Economic writing after my own heart

I have just learned of a new book that I believe every AB reader could relate to.

DON’T BUY IT: The Trouble with Talking Nonsense about the Economy


An excerpt from the book summary:

This concise, entertaining book shows us how wrong-headed metaphors and deceptive language have muddled our economic thinking, and how better word choice alone can win the debate.
Today the term “dismal science” seems almost too kind: too many of today’s economic arguments deserve the mantle of mysticism.
Below are a few quotes from a an excerpt of the preface of the book.
Mainline thinking about the U.S. economy is starting to resemble Scientology: beyond a coterie of high-profile, high-income believers, the more those of us outside the fold learn about the teachings, the wackier the whole enterprise sounds.
Members who attempt to leave either orthodoxy—in one case a church and in the other a market-worship orientation—are shunned and ostracized.
In a nutshell, the overriding message is twofold: it’s your fault that the Economy sucks, but there’s not much you can do to improve it.

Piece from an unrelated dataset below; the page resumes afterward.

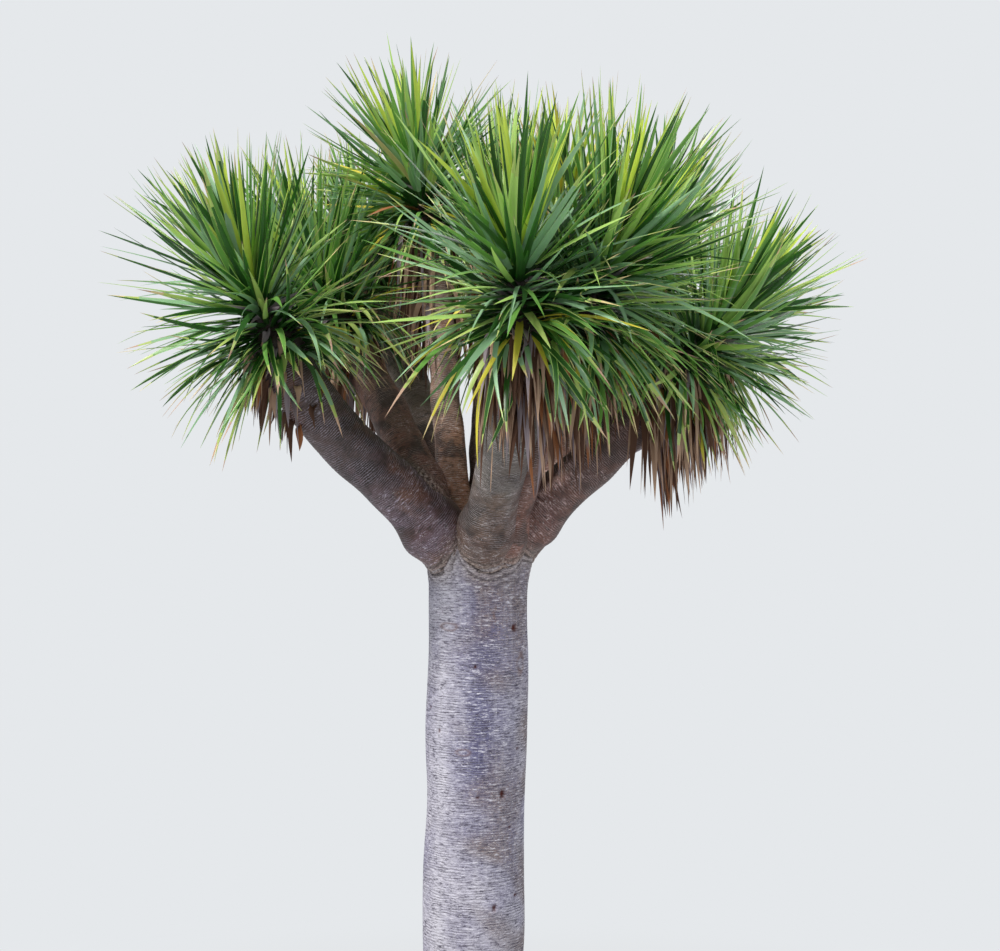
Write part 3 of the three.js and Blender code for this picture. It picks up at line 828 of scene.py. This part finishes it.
def leaf_plans(bough, rng):
    """The leaves of a head by the source's rule: leaf i sits i golden angles round the axis. Its age grows
    with i; its lean opens from young to old with the power AGEING of the age, and its root moves down."""
    count = bough["leaves"]
    index = np.arange(count)
    age = (index + 0.5) / count
    stub = (age > STUB_AGE) & (rng.random(count) < bough["shrivelled"])
    kink = ~stub & (age > KINK_AGE) & (rng.random(count) < KINKED)
    axis = bough["axis"]
    side = unit(np.cross([1, 0, 0], axis))
    over = np.cross(axis, side)
    stray = bough["wild"] * (1 + DISORDER * eased(age, *DISORDER_AGES))
    turn = index * GOLDEN_ANGLE + TURN_SPREAD * stray * rng.normal(0, 1, count)
    tuft = waves(turn, age, int(rng.integers(1000)), *TUFTS)
    turn = turn + TUFT_TURN * waves(turn, age, int(rng.integers(1000)), *TUFTS)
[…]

This storyline must sound achingly familiar to Christians. The blame for damnation to hell lies with you and you alone. Yet though prayer and piety are good ideas, only God determines who merits redemption. Economic salvation is out of your hands, but that’s no excuse to quit your night job or start spending on luxury items like college.
I find this next statement most inline with my thinking when for years here at AB I have asked: What do we have an economy for?
In most domains, policies must be advertised as serving our national interests, but when GDP talk rolls around, this is no longer the case. We’re here to please the economy, not the other way around.
I’ll send this one to my daughter to add to my “gift list”. It’s a list of books she can consider when she wants to give me a gift.